According to a case summary issued by the Independent Council of Law Reporting, the Court of Appeal decided the appeal in Rossiter v Pendragon (and the associated case, Clarke v Air Foyle Ltd) last week. The transcript is not yet available.
The Court of Appeal has overturned the EAT decisions in both cases, and held that a change to employees' terms and conditions following a TUPE transfer does not automatically amount to a constructive dismissal - the employee still needs to establish a fundamental breach of his pre-transfer rights. Thus a transferee can vary terms in the same way the original employer might have been able to do, if such a variation would not have been a fundamental breach by the original employer.
I set out the full summary below (copyright ICLR)

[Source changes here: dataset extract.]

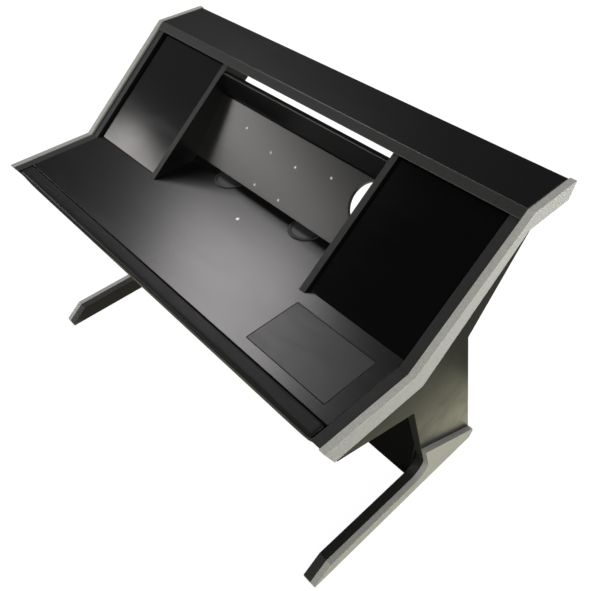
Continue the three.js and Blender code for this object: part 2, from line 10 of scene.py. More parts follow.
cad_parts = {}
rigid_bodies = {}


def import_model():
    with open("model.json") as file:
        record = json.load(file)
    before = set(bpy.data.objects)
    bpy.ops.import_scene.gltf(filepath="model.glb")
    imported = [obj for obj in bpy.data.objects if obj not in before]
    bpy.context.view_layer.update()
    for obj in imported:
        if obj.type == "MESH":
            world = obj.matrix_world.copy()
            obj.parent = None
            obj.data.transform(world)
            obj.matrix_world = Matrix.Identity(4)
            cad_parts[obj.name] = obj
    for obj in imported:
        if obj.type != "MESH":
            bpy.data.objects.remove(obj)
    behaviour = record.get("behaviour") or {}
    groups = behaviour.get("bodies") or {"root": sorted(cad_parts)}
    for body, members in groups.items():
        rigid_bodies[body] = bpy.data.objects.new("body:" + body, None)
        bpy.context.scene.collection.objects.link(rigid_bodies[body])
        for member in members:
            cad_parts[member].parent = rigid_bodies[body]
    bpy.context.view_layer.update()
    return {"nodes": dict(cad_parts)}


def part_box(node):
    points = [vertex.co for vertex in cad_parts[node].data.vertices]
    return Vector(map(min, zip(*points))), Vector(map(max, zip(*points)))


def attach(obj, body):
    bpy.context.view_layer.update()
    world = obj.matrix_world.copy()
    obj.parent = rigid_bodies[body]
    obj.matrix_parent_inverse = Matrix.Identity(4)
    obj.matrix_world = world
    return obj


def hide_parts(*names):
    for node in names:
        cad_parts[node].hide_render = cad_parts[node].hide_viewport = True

An employee could not claim constructive dismissal on a transfer of undertaking where his working conditions had substantially changed to his detriment without showing a fundamental breach of contract by the employer
The Court of Appeal so stated when (i) allowing the appeal of Pendragon plc against the ruling of the Employment Appeal Tribunal [2001] ICR 1265 that its employee Mr Norman Rossiter had been constructively dismissed and (ii) allowing the appeal of Air Foyle Ltd against the decision of the Employment Appeal Tribunal on 3 October 2001 which, on a preliminary ruling, dismissed its appeal against an employment tribunal's decision that Mr Crosby-Clarke had been constructively dismissed.
The two conjoined appeals raised the same issue whether an employee employed on different terms on a transfer of undertaking could establish constructive dismissal by reason of substantial change in his work conditions to his detriment when the acts of the employer were not repudiatory or in breach of contract.
PETER GIBSON LJ said that it was quite clear from the language of reg 5(5) of the Transfer of Undertakings (Protection of Employment) Regulations 1981 ("TUPE") that no new right was thereby intended to be created . The regulation preserved the rights arising apart from TUPE and the only such right was that of an employee to resign when faced with repudiation of his contract by the employer. If there were a right to claim constructive dismissal if there had only been a substantial change in circumstances without breach of contract that would arise apart from not under TUPE.
The language of reg 5(5) was chosen to implement art 4(2) of the Directive and s 95(1)(c) of the Employment Rights Act 1996. Only conduct of an employer amounting to repudiation would entitle an employee to terminate a contract without notice.
The appeal tribunal in Rossiter's case[2001] ICR 1265,1275 erred in holding that s 95(1(c) should be construed in a way enabling an employee to claim constructive dismissal where there was no repudiatory conduct by the employer. The test in Western Excavating (ECC) Ltd v Sharp [1978] QB 761 still applied as much to a case involving a transfer of undertaking as when there was no transfer.
Jonathan Parker LJ and Sir Christopher Slade agreed.